Module 3: Developing Detection Logic and Use Cases
- Map detection use cases to MITRE ATT&CK techniques based on threat intelligence relevant to the industry vertical and observed adversary behavior.
- Write correlation rules in the native SIEM language that minimize false positives by incorporating thresholds, time windows, and contextual enrichment.
- Integrate threat intelligence feeds (e.g., STIX/TAXII) and automate indicator ingestion, while filtering out low-fidelity or irrelevant IOCs.
- Develop behavioral baselines for user and entity activity using UEBA models, then tune anomaly detection to reduce alert fatigue.
- Conduct purple team exercises to validate detection efficacy and refine logic based on adversary emulation results.
- Maintain a detection engineering backlog with version-controlled rule changes, peer review, and documented testing outcomes.
Module 4: Incident Triage and Investigation Workflows
- Implement standardized triage procedures that classify alerts by severity, confidence, and business impact to prioritize analyst workload.

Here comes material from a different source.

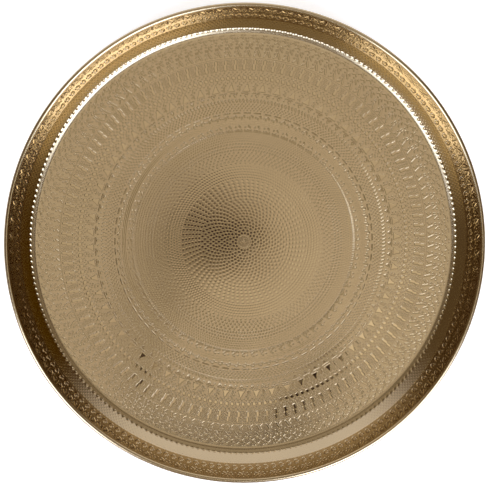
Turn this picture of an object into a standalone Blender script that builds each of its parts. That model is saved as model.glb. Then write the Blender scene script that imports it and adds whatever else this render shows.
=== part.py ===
"""A round embossed brass serving tray.

The tray is a pan pressed from one brass sheet. Its edge is rolled outwards over a steel wire,
and four felt pads are stuck to its underside. Units are metres and +Z is up. The origin is the
centre of the tray, at the level that the pads stand on.
"""

import math

import bmesh
import bpy

# Overall size
TRAY_RADIUS = 0.200
TRAY_HEIGHT = 0.035
SHEET = 0.0008
CLEARANCE = 0.0003

# Pan, from the middle outwards: the flat floor, the band that carries a ring of beads, and the
# cove, which meets the wall in a crease. Each slope is the one reached at that radius.
FLOOR_RADIUS = 0.1745
BEAD_BAND_RADIUS = 0.1802
BEAD_BAND_SLOPE = math.radians(35)
COVE_RADIUS = 0.1870
COVE_SLOPE = math.radians(52)

# Rolled rim and the wire inside it
RIM_ROLL_RADIUS = 0.0021
RIM_ROLL_TURN = math.radians(280)
WIRE_RADIUS = RIM_ROLL_RADIUS - SHEET - CLEARANCE

# Felt pads
PAD_RADIUS = 0.011
PAD_THICKNESS = 0.002
PAD_EDGE_ROUNDING = 0.0003
PAD_CIRCLE_RADIUS = 0.150
PAD_COUNT = 4

# Fineness of the round shapes
TURN_STEPS = 96
BEAD_BAND_STEPS = 5
COVE_STEPS = 4
ROLL_STEPS = 12
WIRE_STEPS = 8
PAD_STEPS = 24
SHARP_ANGLE = math.radians(35)
SAME_POINT = 0.000001

# Levels that follow from the sizes above
FLOOR_TOP = PAD_THICKNESS + CLEARANCE + SHEET
ROLL_CENTRE = (TRAY_RADIUS - RIM_ROLL_RADIUS, TRAY_HEIGHT - RIM_ROLL_RADIUS)


def remove_everything():
    """Start from an empty scene."""
    for thing in list(bpy.data.objects):
        bpy.data.objects.remove(thing, do_unlink=True)


def make_material(name, colour, roughness, metallic):
    """Return a Principled material."""
    material = bpy.data.materials.new(name)
    material.use_nodes = True
    shader = material.node_tree.nodes["Principled BSDF"]
    shader.inputs["Base Color"].default_value = (*colour, 1.0)
    shader.inputs["Roughness"].default_value = roughness
    shader.inputs["Metallic"].default_value = metallic
    return material


def arc(centre, radius, start, turn, steps):
    """Return points along an arc, both ends included. Angles run anticlockwise from +X."""
    angles = [start + turn * step / steps for step in range(steps + 1)]
    return [
        (centre[0] + radius * math.cos(angle), centre[1] + radius * math.sin(angle))
        for angle in angles
    ]


def rising_arc(start, end_radius, slope_in, slope_out, steps):
    """Return the points of an arc that rises outwards while its slope steepens."""
    bend = (end_radius - start[0]) / (math.sin(slope_out) - math.sin(slope_in))
    centre = (start[0] - bend * math.sin(slope_in), start[1] + bend * math.cos(slope_in))
    return arc(centre, bend, slope_in - math.radians(90), slope_out - slope_in, steps)


def slope_to_roll(foot):
    """Return the slope of the straight wall from its foot to where it touches the rolled rim."""
    run = ROLL_CENTRE[0] - foot[0]
    rise = ROLL_CENTRE[1] - foot[1]
    return math.atan2(rise, run) + math.asin(RIM_ROLL_RADIUS / math.hypot(run, rise))


def show_side():
    """Return the upper and inner face of the pan as (radius, height) points."""
    edge = (FLOOR_RADIUS, FLOOR_TOP)
    bead_band = rising_arc(edge, BEAD_BAND_RADIUS, 0.0, BEAD_BAND_SLOPE, BEAD_BAND_STEPS)
    cove = rising_arc(bead_band[-1], COVE_RADIUS, BEAD_BAND_SLOPE, COVE_SLOPE, COVE_STEPS)
    roll_start = slope_to_roll(cove[-1]) + math.radians(90)
    roll = arc(ROLL_CENTRE, RIM_ROLL_RADIUS, roll_start, -RIM_ROLL_TURN, ROLL_STEPS)
    return [(0.0, FLOOR_TOP)] + bead_band + cove[1:] + roll


def back_side(points, thickness):
    """Return the other face of the sheet, with each point moved square to the face."""
    moved = []
    last = len(points) - 1
    for index, (radius, height) in enumerate(points):
        before = points[max(index - 1, 0)]
        after = points[min(index + 1, last)]
        slope_in = math.atan2(height - before[1], radius - before[0])
        slope_out = math.atan2(after[1] - height, after[0] - radius)
        if index == 0:
            slope_in = slope_out
        if index == last:
            slope_out = slope_in
        bend = (slope_out - slope_in + math.pi) % math.tau - math.pi
        slope = slope_in + bend / 2
        reach = thickness / math.cos(bend / 2)
        moved.append((radius + reach * math.sin(slope), height - reach * math.cos(slope)))
    return moved


def turned_mesh(name, outline):
    """Spin a closed outline of (radius, height) points a full turn about Z."""
    shape = bmesh.new()
    corners = [shape.verts.new((radius, 0.0, height)) for radius, height in outline]
    pairs = zip(corners, corners[1:] + corners[:1])
    on_axis = {corner for corner in corners if corner.co.x < SAME_POINT}
    edges = [shape.edges.new(pair) for pair in pairs if not on_axis.issuperset(pair)]
    bmesh.ops.spin(
        shape,
        geom=corners + edges,
        cent=(0.0, 0.0, 0.0),
        axis=(0.0, 0.0, 1.0),
        angle=math.tau,
        steps=TURN_STEPS,
    )
    bmesh.ops.remove_doubles(shape, verts=shape.verts, dist=SAME_POINT)
    bmesh.ops.recalc_face_normals(shape, faces=shape.faces)
    return finished_mesh(name, shape)


def is_level(edge):
    """Tell whether both ends of an edge are at one height."""
    return abs(edge.verts[0].co.z - edge.verts[1].co.z) < SAME_POINT


def pad_mesh():
    """Return a felt disc with softly rounded edges, standing on its own origin."""
    shape = bmesh.new()
    bmesh.ops.create_cone(
        shape,
        cap_ends=True,
        segments=PAD_STEPS,
        radius1=PAD_RADIUS,
        radius2=PAD_RADIUS,
        depth=PAD_THICKNESS,
    )
    bmesh.ops.translate(shape, verts=shape.verts, vec=(0.0, 0.0, PAD_THICKNESS / 2))
    rims = [edge for edge in shape.edges if is_level(edge)]
    bmesh.ops.bevel(shape, geom=rims, offset=PAD_EDGE_ROUNDING, segments=1, affect="EDGES")
    return finished_mesh("felt_pad", shape)


def finished_mesh(name, shape):
    """Turn a bmesh into a mesh that is smooth except at its real edges."""
    mesh = bpy.data.meshes.new(name)
    shape.to_mesh(mesh)
    shape.free()
    mesh.shade_smooth()
    mesh.set_sharp_from_angle(angle=SHARP_ANGLE)
    return mesh


def place(name, mesh, material, parent, location=(0.0, 0.0, 0.0)):
    """Add one piece of the tray under the tray's empty."""
    piece = bpy.data.objects.new(name, mesh)
    bpy.context.scene.collection.objects.link(piece)
    if not mesh.materials:
        mesh.materials.append(material)
    piece.parent = parent
    piece.location = location
    return piece


def build_pan(tray):
    """Add the pressed sheet, with its floor, bead band, cove, wall and rolled rim."""
    brass = make_material("embossed_brass", (0.56, 0.43, 0.24), 0.34, 1.0)
    face = show_side()
    outline = face + back_side(face, SHEET)[::-1]
    place("tray_pan", turned_mesh("tray_pan", outline), brass, tray)


def build_rim_wire(tray):
    """Add the round wire that the rim is rolled over."""
    steel = make_material("rim_steel", (0.45, 0.45, 0.46), 0.40, 1.0)
    outline = arc(ROLL_CENTRE, WIRE_RADIUS, 0.0, math.tau, WIRE_STEPS)[:-1]
    place("rim_wire", turned_mesh("rim_wire", outline), steel, tray)


def build_pads(tray):
    """Add the felt pads, evenly spaced on a circle under the floor."""
    felt = make_material("pad_felt", (0.055, 0.040, 0.030), 0.95, 0.0)
    mesh = pad_mesh()
    for number in range(PAD_COUNT):
        angle = math.tau * (number + 0.5) / PAD_COUNT
        spot = (PAD_CIRCLE_RADIUS * math.cos(angle), PAD_CIRCLE_RADIUS * math.sin(angle), 0.0)
        place(f"felt_pad_{number + 1}", mesh, felt, tray, spot)


def build_tray():
    """Build the whole tray under one empty."""
    remove_everything()
    tray = bpy.data.objects.new("tray", None)
    bpy.context.scene.collection.objects.link(tray)
    build_pan(tray)
    build_rim_wire(tray)
    build_pads(tray)


build_tray()
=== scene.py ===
"""The looks of a round embossed brass tray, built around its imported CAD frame.

The pan is rebuilt with its pressed pattern as real geometry: rows of vertices follow its section from
the middle of the floor, over the rolled rim, to the underside. The pads and the rim wire are the CAD
solids themselves. The studio is a world of soft lights, because brass shows mostly what it mirrors.
"""

import math
from collections import namedtuple

import bpy
import numpy as np
from mathutils import Matrix, Vector


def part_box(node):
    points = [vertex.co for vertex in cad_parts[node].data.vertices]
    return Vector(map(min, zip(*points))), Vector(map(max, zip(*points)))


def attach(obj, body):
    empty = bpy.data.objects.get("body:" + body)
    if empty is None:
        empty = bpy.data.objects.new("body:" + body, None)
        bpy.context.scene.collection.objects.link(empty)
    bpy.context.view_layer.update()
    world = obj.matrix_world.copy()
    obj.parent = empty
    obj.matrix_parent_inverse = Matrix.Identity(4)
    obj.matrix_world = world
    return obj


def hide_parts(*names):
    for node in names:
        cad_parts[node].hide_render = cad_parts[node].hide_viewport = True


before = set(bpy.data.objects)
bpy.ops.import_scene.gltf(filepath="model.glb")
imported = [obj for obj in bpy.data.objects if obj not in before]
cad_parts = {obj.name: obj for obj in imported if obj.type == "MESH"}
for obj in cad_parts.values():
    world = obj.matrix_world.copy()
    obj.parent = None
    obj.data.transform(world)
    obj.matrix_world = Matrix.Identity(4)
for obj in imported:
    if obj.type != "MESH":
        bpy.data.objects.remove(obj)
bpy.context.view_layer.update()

# The pan's section and pattern are in millimetres, and everything else is in metres.
MM = 0.001

# The pan's sheet and section, beyond what the frame's boxes say. A ring of hollows lies on the band
# outside the floor, and creases separate the band, the cove and the wall.
SHEET = 0.8
FLOOR_RADIUS = 173.4
BAND_RADIUS = 179.4
BAND_SLOPE = math.radians(27)
COVE_RADIUS = 187.0
COVE_FOOT_SLOPE = math.radians(38)
COVE_SLOPE = math.radians(44)
WALL_FOOT_SLOPE = math.radians(59)
ROLL_TURN = math.radians(290)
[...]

- Configure automated enrichment playbooks to pull context from AD, DNS, endpoint, and cloud APIs during initial alert assessment.
- Deploy a case management system integrated with the SIEM to track investigation status, assign ownership, and maintain audit trails.

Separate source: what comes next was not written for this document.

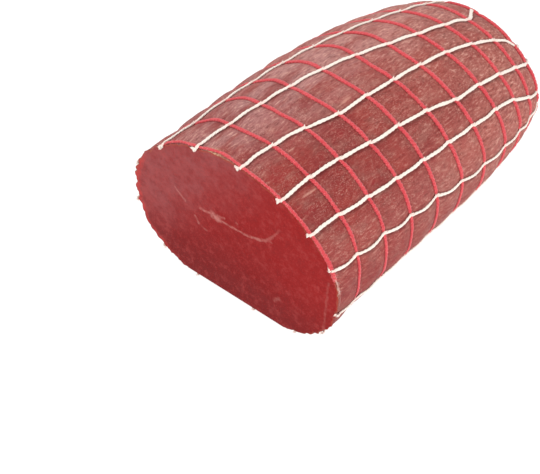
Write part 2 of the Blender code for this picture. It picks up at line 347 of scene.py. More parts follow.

- Define evidence preservation protocols for volatile and disk-based data to support potential legal or regulatory proceedings.
- Establish cross-functional communication templates for coordinating with IT, legal, and PR during active incidents.
- Conduct time-based performance reviews to measure and improve mean time to acknowledge and escalate confirmed threats.
Module 5: Threat Hunting and Proactive Defense
- Develop a threat hunting calendar based on intelligence-driven hypotheses, recent breach trends, and internal vulnerability disclosures.
- Use structured methodologies (e.g., hypothesis-driven, IOC-based, or TTP-based) to guide manual and automated exploration of enterprise data.
- Leverage endpoint query tools (e.g., Velociraptor, KQL) to search for signs of persistence, lateral movement, or data exfiltration.
- Integrate hunting findings into detection engineering by converting successful hypotheses into new SIEM rules or analytics.
- Measure hunting effectiveness by tracking the percentage of findings that represent previously undetected malicious activity.
- Rotate hunting focus areas quarterly to cover cloud environments, identity systems, supply chain risks, and third-party access points.
Module 6: Incident Response Coordination and Containment
- Activate incident response playbooks based on incident type (e.g., ransomware, insider threat, phishing), ensuring alignment with IRP documentation.
- Obtain necessary approvals before executing containment actions that may disrupt business operations, such as network isolation or account disablement.
- Coordinate with endpoint and network teams to implement technical containment measures while preserving forensic integrity.
- Document all response actions in a timeline format to support post-incident analysis and regulatory reporting.
- Engage external parties (e.g., forensics firms, law enforcement) only after internal legal and communications teams have reviewed the implications.
- Conduct real-time situation briefings for executive stakeholders using non-technical summaries during major incidents.
Module 7: Continuous Improvement and Metrics Analysis
- Perform post-incident reviews using a blameless framework to identify process gaps, tool limitations, and training needs.
- Calculate and trend key metrics such as alert-to-case ratio, false positive rate, and detection coverage across asset classes.
- Update detection rules and playbooks quarterly based on lessons learned, threat evolution, and changes in the IT environment.
- Conduct tabletop exercises with SOC and business units to validate readiness for high-impact scenarios like supply chain compromises.
- Benchmark SOC performance against industry standards (e.g., NIST, CIS) and adjust priorities based on maturity gaps.
- Manage tool lifecycle by evaluating vendor contracts, upgrade paths, and integration stability during annual technology reviews.
Module 8: Compliance and Audit Readiness for SOC Operations
- Map SOC controls to regulatory frameworks (e.g., NIST CSF, ISO 27001, SOC 2) to demonstrate compliance during audits.
- Maintain immutable audit logs of all SOC activities, including alert handling, access to tools, and changes to detection logic.
- Prepare evidence packages for auditors that include rule documentation, incident reports, and access control configurations.
- Implement logging of privileged SOC user actions to detect potential insider misuse or policy violations.
- Coordinate with internal audit to schedule control testing and address findings related to monitoring coverage or response delays.
- Update control narratives annually to reflect changes in tooling, staffing, or operational procedures affecting control effectiveness.